Understatement beim Fordern nach musikalischer Qualität und Wahrheit. Als er eine geradezu fast richtige ­Orchester-Phrase mit „Die Idee war gut ...“ kommentierte, ließ sich ein leichtes Grinsen nicht ganz verkneifen. Ein Mensch, behaglich mitbrummend, ganz entspannt in seinem Element, war in diesem Moment zu beneiden. Wenig später, beim Empfang im Brahms-Foyer würde Kultursenator Carsten Brosda über ­Tate sagen: „Er war ein Meister der kleinen Geste im Bewusstsein ihrer großen Wirkung.“ Und Brosda würde berichten, dass für gestern, einen Tag nach diesem Konzerttermin, ein ­Senatsfrühstück anstand, um Sir Tate zu ehren, der im April für seine Verdienste um die britische ­Musik zum Ritter geschlagen worden war.

Symbolträchtig gewählte Stücke

Eigentlich hätte Tate selbst an diesem Abend dirigieren sollen: französische Zeitgenossen und Debussys „La Mer“. Stattdessen stand Ion Marin, Erster Gastdirigent des Orchesters, an Tates Stelle, mit Schubert, dem Schlusssatz aus Mahlers Neunter und einem kleinen Auszug aus Bachs h-Moll-Messe. Symbolträchtig gewählte Stücke, weil sie von der Endlichkeit allen Seins berichten und vom Unvollkommenen des Einzelnen, von allerletzten Momenten und von Gottvertrauen. Marin interpretierte Schubert als eindringlich gedehnten Trauermarsch ohne Gleichschritt, das Finale von Mahlers letzter vollendeter Sinfonie als einen Wegweiser in eine andere Welt, mit dankbarer Stille im Saal nach dem Schlusstakt.

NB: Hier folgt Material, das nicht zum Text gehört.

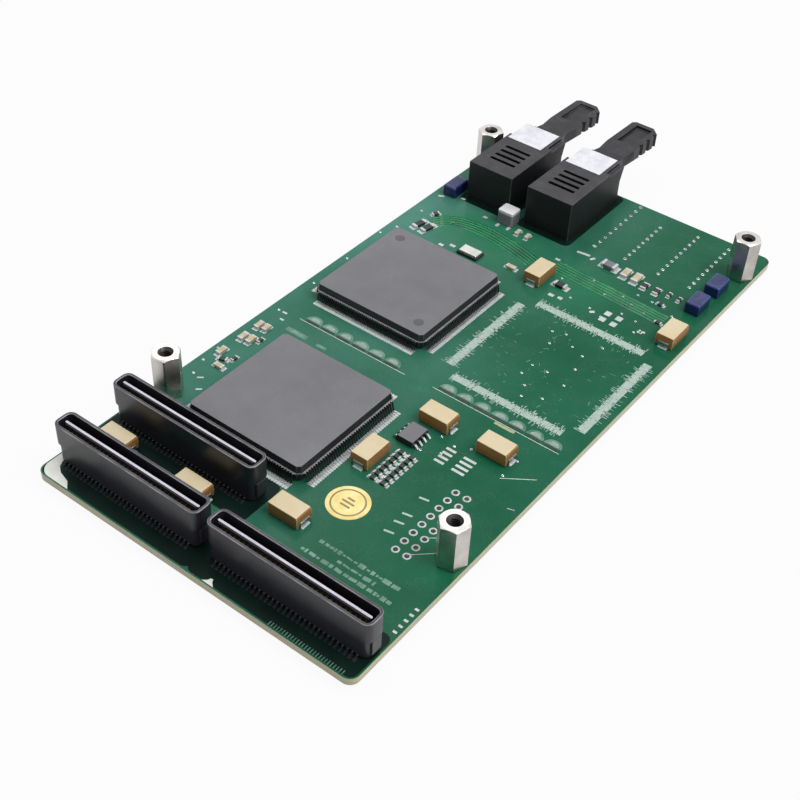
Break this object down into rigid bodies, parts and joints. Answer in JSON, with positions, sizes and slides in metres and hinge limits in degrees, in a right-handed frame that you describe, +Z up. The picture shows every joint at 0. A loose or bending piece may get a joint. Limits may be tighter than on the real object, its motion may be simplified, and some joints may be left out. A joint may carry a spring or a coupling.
{
  "type": "optical ethernet module",
  "caption": "Mezzanine network card: green board with board-to-board connectors, hexagonal standoffs, two flat chip packages and two optical transceivers with pull-out dust plugs.",
  "frame": {"origin": "under the middle of the whole module, in the plane that the screw heads rest on", "axes": "+Z up from the circuit board's component side, +Y towards the optical ports, +X to the right seen from behind the connectors"},
  "size_m": [0.074, 0.1688, 0.0132],
  "materials": {
    "board": "green solder mask, glossy",
    "shroud": "black moulded plastic, satin",
    "tongue": "pale grey moulded plastic",
    "contact": "gold flash",
    "standoff": "nickel plated",
    "screw": "zinc plated",
    "package": "grey black moulding compound",
    "lead": "tin plated",
    "capacitor": "tan moulded resin",
    "terminal": "tin plated",
    "housing": "black moulded plastic, fine grain",
    "inner_board": "green solder mask",
    "optics": "dark moulded plastic",
    "label": "white film",
    "plug": "black soft plastic",
    "ceramic": "dark ceramic",
    "lid": "nickel plated",
    "ferrite": "grey ferrite",
    "pale_cap": "white cap",
    "blue": "dark blue resin",
    "pin": "tin plated"
  },
  "bodies": {
    "module": {"circuit_board": "board", "standoff_screws": "screw", "front_controller_body": "package", "rear_controller_body": "package", "front_controller_leads": "lead", "rear_controller_leads": "lead", "capacitor_terminals": "terminal", "small_chip_body": "package", "small_chip_leads": "lead", "oscillator_base": "ceramic", "oscillator_lid": "lid", "inductor_body": "ferrite", "inductor_cap": "pale_cap", "blue_block_left": "blue", "blue_block_near": "blue", "blue_block_far": "blue", "standoff_rear_left": "standoff", "standoff_rear_right": "standoff", "standoff_front_left": "standoff", "standoff_front_right": "standoff", "rear_left_connector_shell": "shroud", "rear_left_connector_tongue": "tongue", "rear_left_connector_contacts": "contact", "rear_right_connector_shell": "shroud", "rear_right_connector_tongue": "tongue", "rear_right_connector_contacts": "contact", "inner_connector_shell": "shroud", "inner_connector_tongue": "tongue", "inner_connector_contacts": "contact", "capacitor_1_body": "capacitor", "capacitor_2_body": "capacitor", "capacitor_3_body": "capacitor", "capacitor_4_body": "capacitor", "capacitor_5_body": "capacitor", "capacitor_6_body": "capacitor", "capacitor_7_body": "capacitor", "capacitor_8_body": "capacitor", "left_transceiver_housing": "housing", "left_transceiver_base": "housing", "left_transceiver_pins": "pin", "left_transceiver_board": "inner_board", "left_transceiver_optics": "optics", "left_transceiver_label": "label", "right_transceiver_housing": "housing", "right_transceiver_base": "housing", "right_transceiver_pins": "pin", "right_transceiver_board": "inner_board", "right_transceiver_optics": "optics", "right_transceiver_label": "label"},
    "left_plug": {"left_dust_plug": "plug"},
    "right_plug": {"right_dust_plug": "plug"}
  },
  "joints": [
    {"name": "left_plug_slide", "type": "slide", "parent": "module", "child": "left_plug", "axis": [0, 1, 0], "range_m": [0, 0.014]},
    {"name": "right_plug_slide", "type": "slide", "parent": "module", "child": "right_plug", "axis": [0, 1, 0], "range_m": [0, 0.014]}
  ]
}
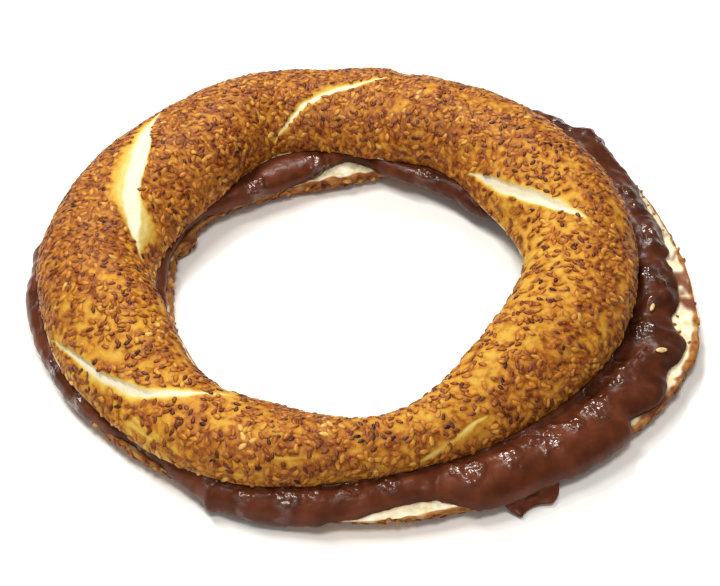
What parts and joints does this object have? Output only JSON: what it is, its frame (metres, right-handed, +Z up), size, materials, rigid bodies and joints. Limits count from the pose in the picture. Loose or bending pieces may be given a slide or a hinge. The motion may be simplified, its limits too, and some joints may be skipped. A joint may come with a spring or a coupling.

Begonnen hatte dieser Abschied aus Tönen mit einer Rede von Burkhard Schwenker, dem Aufsichtsratsvorsitzenden des Orchesters. Tate, so sagte er, sei Musiker, Freund und Partner gewesen – „die Quintessenz dessen, was er für uns gewesen ist.“

Symphoniker-Intendant
Daniel Kühnel
(r.) und Klaus
Kuhlemann, der
Mann von Sir
Jeffrey Tate, in
der Laeiszhalle
Symphoniker-Intendant Daniel Kühnel (r.) und Klaus Kuhlemann, der Mann von Sir Jeffrey Tate, in der Laeiszhalle © Symphoniker Hamburg

„Ich möchte Ihnen in Dankbarkeit vom Leben sagen, das er uns geschenkt hat“, kündigte Kühnel in seiner Trauerrede an. „Konkret und nicht pathetisch. Die eigene Vergänglichkeit schaut uns prüfend an: Was ist richtig? Was ist falsch? Was wollen wir, was nicht; was ist wichtig und was zweitrangig?“ Als Dirigent müsse man unaufhörlich Entscheidungen treffen, das sei es, was auch die Tätigkeit eines Orchesters ausmache. Er fuhr fort: „Es ist schwer, jeden Morgen aufzustehen, entschlossen im Kampf um die richtigen Entscheidungen keinen widrigen Umständen nachzugeben. Es ist schwer, niemals aufgeben zu wollen. Sir Jeffrey Tates überragender Geist hat vorgemacht, wie es geht.“

Aufrichtig, respektvoll, achtsam

Mit der Entscheidung gut zu sein, zu der er durch seine eigene Person zwang, sei durchaus nicht nur die Pflicht gemeint gewesen, gut zu spielen, sondern als Voraussetzung für allen künstlerischen Erfolg auch „das ­Erkennen der Pflicht, umfassend gut zu sein: gut zueinander, gut in der Begegnung miteinander, aufrichtig, respektvoll, achtsam, zugewandt und konzen­triert. Um keinen Preis wollte er in der Musik oder im Leben Zeit verschwenden.“ Tate habe mit reinem Herzen musiziert, er sei dabei trotz ständiger Zweifel unangreifbar, sicher und souverän, groß und großzügig gewesen. „Er gab sich so schutzlos der Musik hin, dass ihm alle Herzen ins Reine folgten. Wo er war, wurde es hell.“

Wie kaum ein anderer habe Tate von unser aller Vergänglichkeit ­gewusst. „Er formte aus jedem sein eigenes Ideal. Durch ihn wurden wir ­erwachsen. Für mich war diese Zusammenarbeit die Erfüllung eines Kindheitstraums.“ Am Ende dieser Rede stellte Kühnel unbequeme Fragen in den Raum: „Haben wir alles in unserer Macht Stehende getan? Nutzen wir alle die uns gegebene Zeit gut genug, freundlich, beherzt, zugewandt und ­ohne List? Sind wir gut?“ Und nach dem Bach-Schlussakkord verbeugte sich das ­Orchester vor Tates Porträt.